From the listing below, copy only the lines from the line that contains "# Rear rims: the" to the line that contains "bpy.data.objects.remove(obj)", counting those two lines as part of the copy.
--- start Provided records ---
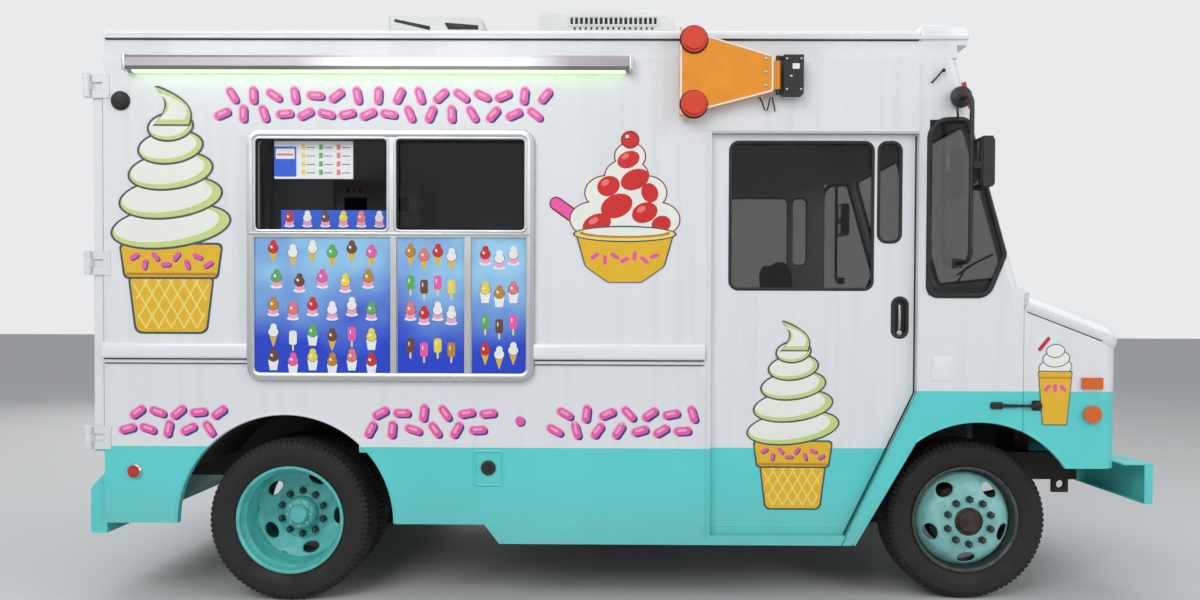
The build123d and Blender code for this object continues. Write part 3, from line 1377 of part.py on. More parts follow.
# Driver's seat: a pedestal, a cushion and a back
seat_rear_x = wheel_hub_x - 630
seat_length = 460
seat_half_width = 215
seat_z = floor_top_z + 350
seat_base_x = (seat_rear_x + 80, seat_rear_x + 400)
seat_base_half = 160
cushion_height = 110
cushion_front_x = seat_rear_x + seat_length + 40
back_height = 620
back_depth = 110
back_lean = 70
with BuildPart() as seat_base:
    block(seat_base_x, (driver_y - seat_base_half, driver_y + seat_base_half), (floor_top_z, seat_z))
save(seat_base, "seat_base")
with BuildPart() as driver_seat:
    block((seat_rear_x + back_depth, cushion_front_x),
          (driver_y - seat_half_width, driver_y + seat_half_width), (seat_z, seat_z + cushion_height))
    back_front_x = seat_rear_x + back_depth
    back = (
        (back_front_x - back_depth, seat_z), (back_front_x, seat_z),
        (back_front_x - back_lean, seat_z + back_height),
        (back_front_x - back_lean - back_depth, seat_z + back_height),
    )
    side_plate(back, driver_y - seat_half_width, driver_y + seat_half_width)
save(driver_seat, "driver_seat")

# Galley: cabinets with a counter along the left wall, cut round the wheel box, and a
# chest freezer under the serving window
counter_rear_x = body_rear_x + 100
counter_front_x = serving_front_x + 3
counter_depth = 560
counter_z = floor_top_z + 880
counter_thickness = 40
freezer_rear_x = rear_axle_x + 574
freezer_front_x = serving_front_x + 23
freezer_depth = 560
freezer_z = counter_z - 40
freezer_lid = 60
freezer_lip = 8
cabinet_kick = 30
with BuildPart() as galley_cabinets:
    back_y = inner_half_width - lining_gap
    counter_y = back_y - counter_depth
    block((counter_rear_x + cabinet_kick, counter_front_x - cabinet_kick), (counter_y + cabinet_kick, back_y),
          (floor_top_z, counter_z))
    block((counter_rear_x, counter_front_x), (counter_y, back_y), (counter_z, counter_z + counter_thickness))
    bar_y(rear_axle_x, axle_z, rear_arch_radius + arch_liner + lining_gap, counter_y - cut, back_y + cut,
          Mode.SUBTRACT)
    block((freezer_rear_x, freezer_front_x), (-back_y, -back_y + freezer_depth), (floor_top_z, freezer_z))
    block((freezer_rear_x - freezer_lip, freezer_front_x + freezer_lip),
          (-back_y, -back_y + freezer_depth + freezer_lip), (freezer_z, freezer_z + freezer_lid))
save(galley_cabinets, "galley_cabinets")

# Soft-serve machine: a cabinet on the counter with two spouts and their draw handles
machine_length = 580
machine_rear_x = rear_axle_x - 266
machine_depth = 480
machine_height = 640
tray_depth = 110
tray_height = 40
spout_spacing = 280
spout_radius = 24
handle_half = 10
handle_reach = 70
with BuildPart() as soft_serve_machine:
    machine_z = counter_z + counter_thickness
    front_y = back_y - machine_depth
    tray_y = front_y + tray_depth
    machine_side = (
        (back_y, machine_z), (front_y, machine_z), (front_y, machine_z + tray_height),
        (tray_y, machine_z + tray_height * 1.5), (tray_y, machine_z + 300), (front_y, machine_z + 330),
        (front_y, machine_z + machine_height), (back_y, machine_z + machine_height),
    )
    cross_section(machine_side, machine_rear_x, machine_rear_x + machine_length)
    machine_mid_x = machine_rear_x + machine_length / 2
    for x in (machine_mid_x - spout_spacing / 2, machine_mid_x + spout_spacing / 2):
        bar_z(x, front_y + tray_depth / 2, spout_radius, machine_z + 250, machine_z + 340)
        block((x - handle_half, x + handle_half), (front_y - handle_reach, front_y + handle_half),
              (machine_z + 350, machine_z + 372))
save(soft_serve_machine, "soft_serve_machine")

# Steering knuckles: a fork round the front axle's eye, a spindle and a steering arm
fork_half = 40
fork_reach = 46
fork_thickness = 28
arm_half = 16
arm_thickness = 20
low_ear_z = (beam_eye_z[0] - running_gap - fork_thickness, beam_eye_z[0] - running_gap)
high_ear_z = (beam_eye_z[1] + running_gap, beam_eye_z[1] + running_gap + fork_thickness)
arm_z = (low_ear_z[0], low_ear_z[0] + arm_thickness)
arm_pin_radius = 9
pin_end = 6
tie_rod_height = 28
tie_rod_z = (arm_z[0] - pin_end - tie_rod_height, arm_z[0] - pin_end)
tie_eye_radius = 22
front_drum_inner_y = front_wheel_y - 65
front_hub_end_y = front_wheel_y + 163
front_hub_cap = 40
fork_bore = kingpin_radius + running_gap
arm_pin_x = front_axle_x - steering_arm_length
for name, side in sides.items():
    with BuildPart() as knuckle:
        pin_y = side * kingpin_y
        plate_y = (side * (kingpin_y + fork_reach), side * (front_drum_inner_y - moving_gap))
        fork_x = (front_axle_x - fork_half, front_axle_x + fork_half)
        block(fork_x, plate_y, (low_ear_z[0], high_ear_z[1]))
        for low_z, high_z in (low_ear_z, high_ear_z):
            block(fork_x, (pin_y, plate_y[0]), (low_z, high_z))
            bar_z(front_axle_x, pin_y, fork_half, low_z, high_z)
            bar_z(front_axle_x, pin_y, fork_bore, low_z - cut, high_z + cut, Mode.SUBTRACT)
        spindle_end_y = front_hub_end_y - front_hub_cap - spindle_end_gap
        bar_y(front_axle_x, axle_z, spindle_radius, plate_y[0], side * spindle_end_y)
        block((arm_pin_x, front_axle_x - fork_bore - moving_gap), (pin_y - arm_half, pin_y + arm_half), arm_z)
        bar_z(arm_pin_x, pin_y, arm_half, arm_z[0], arm_z[1])
        bar_z(arm_pin_x, pin_y, arm_pin_radius, tie_rod_z[0] - pin_end, arm_z[0])
    save(knuckle, f"steering_knuckle_{name}")

# Tie rod: a bar between the two arm pins
tie_rod_radius = 14
with BuildPart() as tie_rod:
    bar_y(arm_pin_x, (tie_rod_z[0] + tie_rod_z[1]) / 2, tie_rod_radius, -kingpin_y, kingpin_y)
    for side in sides.values():
        bar_z(arm_pin_x, side * kingpin_y, tie_eye_radius, tie_rod_z[0], tie_rod_z[1])
    for side in sides.values():
        bar_z(arm_pin_x, side * kingpin_y, arm_pin_radius + running_gap, tie_rod_z[0] - cut,
              tie_rod_z[1] + cut, Mode.SUBTRACT)
save(tie_rod, "tie_rod")

# Tyres: a tread, a rounded outer shoulder and a bore on the rim
bead_half = rim_width / 2 - 5
twin_ys = (dual_mount_y - wheel_offset, dual_mount_y + wheel_offset)


def tyre(x, centre_y, side):
    """A tyre round a line along Y, its outboard wall bulged."""
    tread = tread_width / 2
    bore = rim_radius + running_gap
    outline = (
        (centre_y + bead_half, bore), (centre_y + tyre_width / 2, shoulder_radius),
        (centre_y + tread, tyre_radius), (centre_y - tread, tyre_radius), (centre_y - bead_half, bore),
    )
    turned_on_y([(side * y, r) for y, r in outline], x, axle_z)


for name, side in sides.items():
    with BuildPart() as front_tyre:
        tyre(front_axle_x, front_wheel_y, side)
    save(front_tyre, f"front_tyre_{name}")
    with BuildPart() as rear_tyres:
        for twin_y in twin_ys:
            tyre(rear_axle_x, twin_y, side)
    save(rear_tyres, f"rear_tyres_{name}")

# Hand holes: five rounded slots through the disc of each rim
hand_hole_count = 5
hand_hole_ring = 192
hand_hole_length = 96
hand_hole_width = 38


def hand_holes(x, y_from, y_to):
    """Five slots round a wheel's axis, cut from one Y to the other."""
    with BuildSketch(Plane.XZ.offset(-y_from), mode=Mode.PRIVATE) as outline:
        with Locations((x, axle_z)):
            with PolarLocations(hand_hole_ring, hand_hole_count, start_angle=54):
                SlotOverall(hand_hole_length, hand_hole_width, rotation=90)
    extrude(outline.sketch, amount=y_from - y_to, mode=Mode.SUBTRACT)


# Front rims: a barrel, a disc that bulges outward to the stud ring, a hub and a drum
inner_radius = rim_radius - rim_wall
bore = spindle_radius + running_gap
for name, side in sides.items():
    with BuildPart() as front_rim:
        flange_y = front_wheel_y + rim_width / 2
        inner_edge_y = front_wheel_y - rim_width / 2
        ring_y = front_wheel_y + wheel_offset
        drum_end_y = flange_y - 30
        cap_y = front_hub_end_y - front_hub_cap
        front_profile = (
            (inner_edge_y, inner_radius), (inner_edge_y, rim_radius), (flange_y, rim_radius),
            (flange_y, inner_radius), (ring_y, stud_ring_radius), (ring_y, hub_radius),
            (front_hub_end_y, hub_radius), (front_hub_end_y, 0), (cap_y, 0), (cap_y, bore),
            (front_drum_inner_y, bore), (front_drum_inner_y, drum_radius), (drum_end_y, drum_radius),
            (drum_end_y + disc_thickness, inner_radius),
        )
        turned_on_y([(side * y, r) for y, r in front_profile], front_axle_x, axle_z)
        hand_holes(front_axle_x, side * (drum_end_y + 2), side * (ring_y + cut))
    save(front_rim, f"front_rim_{name}")

# Rear rims: the pair's barrels with the deep outer dish, the stud ring, hub and drum
rear_hub_radius = 82
dish_floor_radius = 222
for name, side in sides.items():
    with BuildPart() as rear_rims:
        outer_edge_y = twin_ys[1] + rim_width / 2
        inner_edge_y = twin_ys[0] - rim_width / 2
        ring_y = dual_mount_y + disc_thickness
        back_y = dual_mount_y - disc_thickness
        cap_y = rear_hub_end_y - hub_cap
        rear_profile = (
            (inner_edge_y, inner_radius), (inner_edge_y, rim_radius), (outer_edge_y, rim_radius),
            (outer_edge_y, inner_radius), (ring_y + 30, dish_floor_radius), (ring_y, stud_ring_radius),
            (ring_y, rear_hub_radius), (rear_hub_end_y, rear_hub_radius), (rear_hub_end_y, 0),
            (cap_y, 0), (cap_y, bore), (rear_drum_inner_y, bore), (rear_drum_inner_y, drum_radius),
            (back_y, drum_radius), (back_y, inner_radius),
        )
        turned_on_y([(side * y, r) for y, r in rear_profile], rear_axle_x, axle_z)
        hand_holes(rear_axle_x, side * (back_y - cut), side * (ring_y + 30))
    save(rear_rims, f"rear_rims_{name}")
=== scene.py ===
# Ice cream truck: the looks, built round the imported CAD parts. Metres, +X forward, +Y left, +Z up.
import bmesh
import bpy
import numpy as np
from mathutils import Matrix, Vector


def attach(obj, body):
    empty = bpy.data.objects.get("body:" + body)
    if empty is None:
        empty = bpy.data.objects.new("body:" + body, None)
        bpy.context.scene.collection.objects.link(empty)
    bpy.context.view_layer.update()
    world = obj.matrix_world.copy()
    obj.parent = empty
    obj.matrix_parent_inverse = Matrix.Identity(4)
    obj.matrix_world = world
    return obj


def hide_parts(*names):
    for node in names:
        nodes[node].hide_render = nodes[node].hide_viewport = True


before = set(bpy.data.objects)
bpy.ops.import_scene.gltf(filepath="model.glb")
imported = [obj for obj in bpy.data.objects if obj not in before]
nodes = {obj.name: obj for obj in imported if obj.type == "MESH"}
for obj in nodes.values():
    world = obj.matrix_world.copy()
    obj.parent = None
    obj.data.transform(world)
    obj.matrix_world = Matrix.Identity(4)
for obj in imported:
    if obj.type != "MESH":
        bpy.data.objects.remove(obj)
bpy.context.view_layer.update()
scene = bpy.context.scene
random = np.random.default_rng(11)
print("frame loaded:", len(nodes), "nodes")

sides = {"right": -1, "left": 1}


# Shapes: whole arrays of points, put into meshes

# Quads between neighbouring points of a grid of rows and columns, joined round where it closes
def gridFaces(rows, columns, closeRows=False, closeColumns=False):
    r = np.arange(rows if closeRows else rows - 1)
    c = np.arange(columns if closeColumns else columns - 1)
    r, c = np.meshgrid(r, c, indexing="ij")
    nextR, nextC = (r + 1) % rows, (c + 1) % columns
    corners = [r * columns + c, r * columns + nextC, nextR * columns + nextC, nextR * columns + c]
    return np.stack(corners, -1).reshape(-1, 4).tolist()


# A grid of points as a shape; capped ends get one flat face each
def gridShape(points, closeRows=False, closeColumns=False, caps=False):
    rows, columns = points.shape[:2]
    faces = gridFaces(rows, columns, closeRows, closeColumns)
    if caps:
        faces.append(list(range(columns))[::-1])
        faces.append(list(range((rows - 1) * columns, rows * columns)))
    return points.reshape(-1, 3), faces


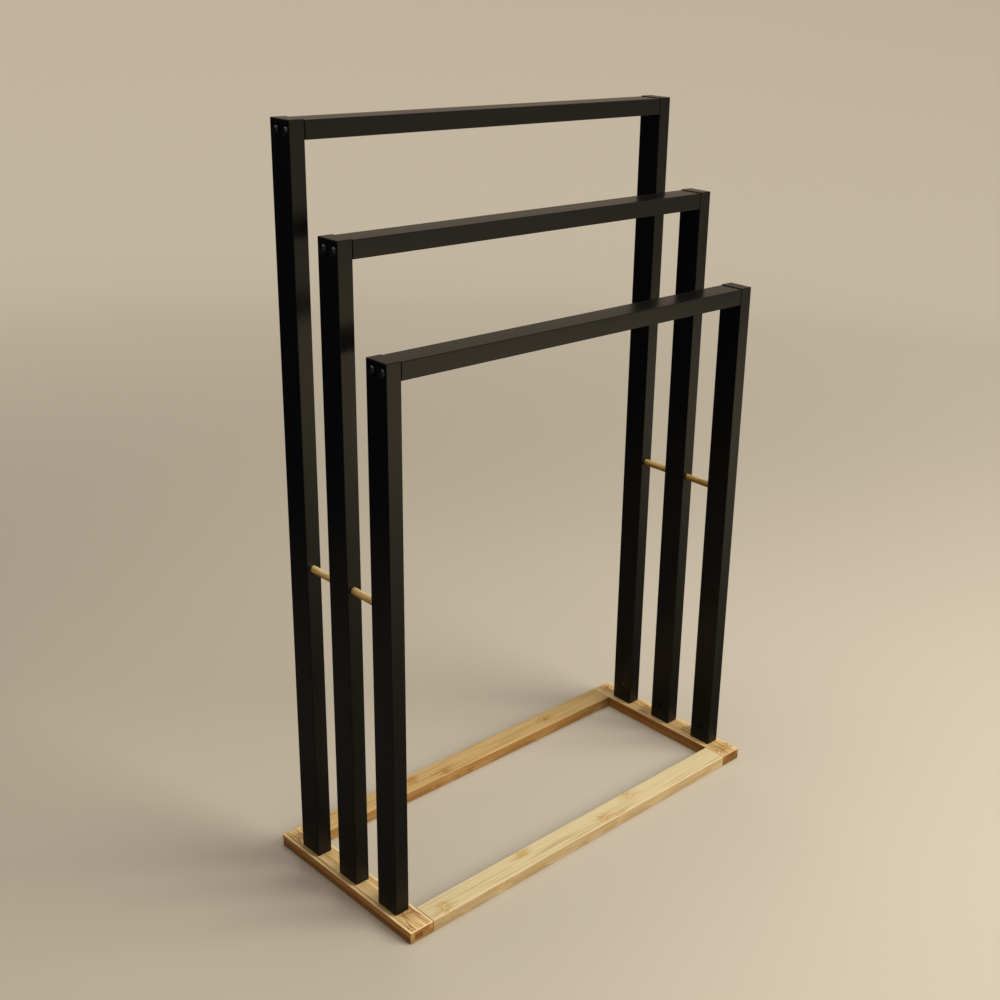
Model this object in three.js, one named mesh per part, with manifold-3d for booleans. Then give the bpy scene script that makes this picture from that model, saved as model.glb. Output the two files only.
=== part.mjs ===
// A free-standing towel rack: three black hanging frames, one behind the other, on a bamboo base.
// It is knock-down furniture, so every frame can be taken off the base and apart again.
//
// Millimetres, +Z up. The origin is the middle of the base's underside. +X runs along the
// crossbars and +Y runs from the lowest frame, at the front, to the tallest, at the back.

import * as THREE from 'three';
import { RoundedBoxGeometry } from 'three/addons/geometries/RoundedBoxGeometry.js';
import { mergeVertices } from 'three/addons/utils/BufferGeometryUtils.js';
import Module from 'manifold-3d';

// ---- Base: two end rails with two long rails butted between them ----
const BASE_WIDTH = 644;
const BASE_DEPTH = 282;
const BASE_THICKNESS = 17;
const END_RAIL_WIDTH = 36;
const LONG_RAIL_WIDTH = 36;
const BASE_EASE = 1; // radius of the eased edges

// ---- Frames: two legs with a crossbar between them ----
const FRONT_HEIGHT = 740; // top of the front legs above the floor
const TIER_STEP = 120; // rise from each frame to the one behind it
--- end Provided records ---
» Expected output:
# Rear rims: the pair's barrels with the deep outer dish, the stud ring, hub and drum
rear_hub_radius = 82
dish_floor_radius = 222
for name, side in sides.items():
    with BuildPart() as rear_rims:
        outer_edge_y = twin_ys[1] + rim_width / 2
        inner_edge_y = twin_ys[0] - rim_width / 2
        ring_y = dual_mount_y + disc_thickness
        back_y = dual_mount_y - disc_thickness
        cap_y = rear_hub_end_y - hub_cap
        rear_profile = (
            (inner_edge_y, inner_radius), (inner_edge_y, rim_radius), (outer_edge_y, rim_radius),
            (outer_edge_y, inner_radius), (ring_y + 30, dish_floor_radius), (ring_y, stud_ring_radius),
            (ring_y, rear_hub_radius), (rear_hub_end_y, rear_hub_radius), (rear_hub_end_y, 0),
            (cap_y, 0), (cap_y, bore), (rear_drum_inner_y, bore), (rear_drum_inner_y, drum_radius),
            (back_y, drum_radius), (back_y, inner_radius),
        )
        turned_on_y([(side * y, r) for y, r in rear_profile], rear_axle_x, axle_z)
        hand_holes(rear_axle_x, side * (back_y - cut), side * (ring_y + 30))
    save(rear_rims, f"rear_rims_{name}")
=== scene.py ===
# Ice cream truck: the looks, built round the imported CAD parts. Metres, +X forward, +Y left, +Z up.
import bmesh
import bpy
import numpy as np
from mathutils import Matrix, Vector


def attach(obj, body):
    empty = bpy.data.objects.get("body:" + body)
    if empty is None:
        empty = bpy.data.objects.new("body:" + body, None)
        bpy.context.scene.collection.objects.link(empty)
    bpy.context.view_layer.update()
    world = obj.matrix_world.copy()
    obj.parent = empty
    obj.matrix_parent_inverse = Matrix.Identity(4)
    obj.matrix_world = world
    return obj


def hide_parts(*names):
    for node in names:
        nodes[node].hide_render = nodes[node].hide_viewport = True


before = set(bpy.data.objects)
bpy.ops.import_scene.gltf(filepath="model.glb")
imported = [obj for obj in bpy.data.objects if obj not in before]
nodes = {obj.name: obj for obj in imported if obj.type == "MESH"}
for obj in nodes.values():
    world = obj.matrix_world.copy()
    obj.parent = None
    obj.data.transform(world)
    obj.matrix_world = Matrix.Identity(4)
for obj in imported:
    if obj.type != "MESH":
        bpy.data.objects.remove(obj)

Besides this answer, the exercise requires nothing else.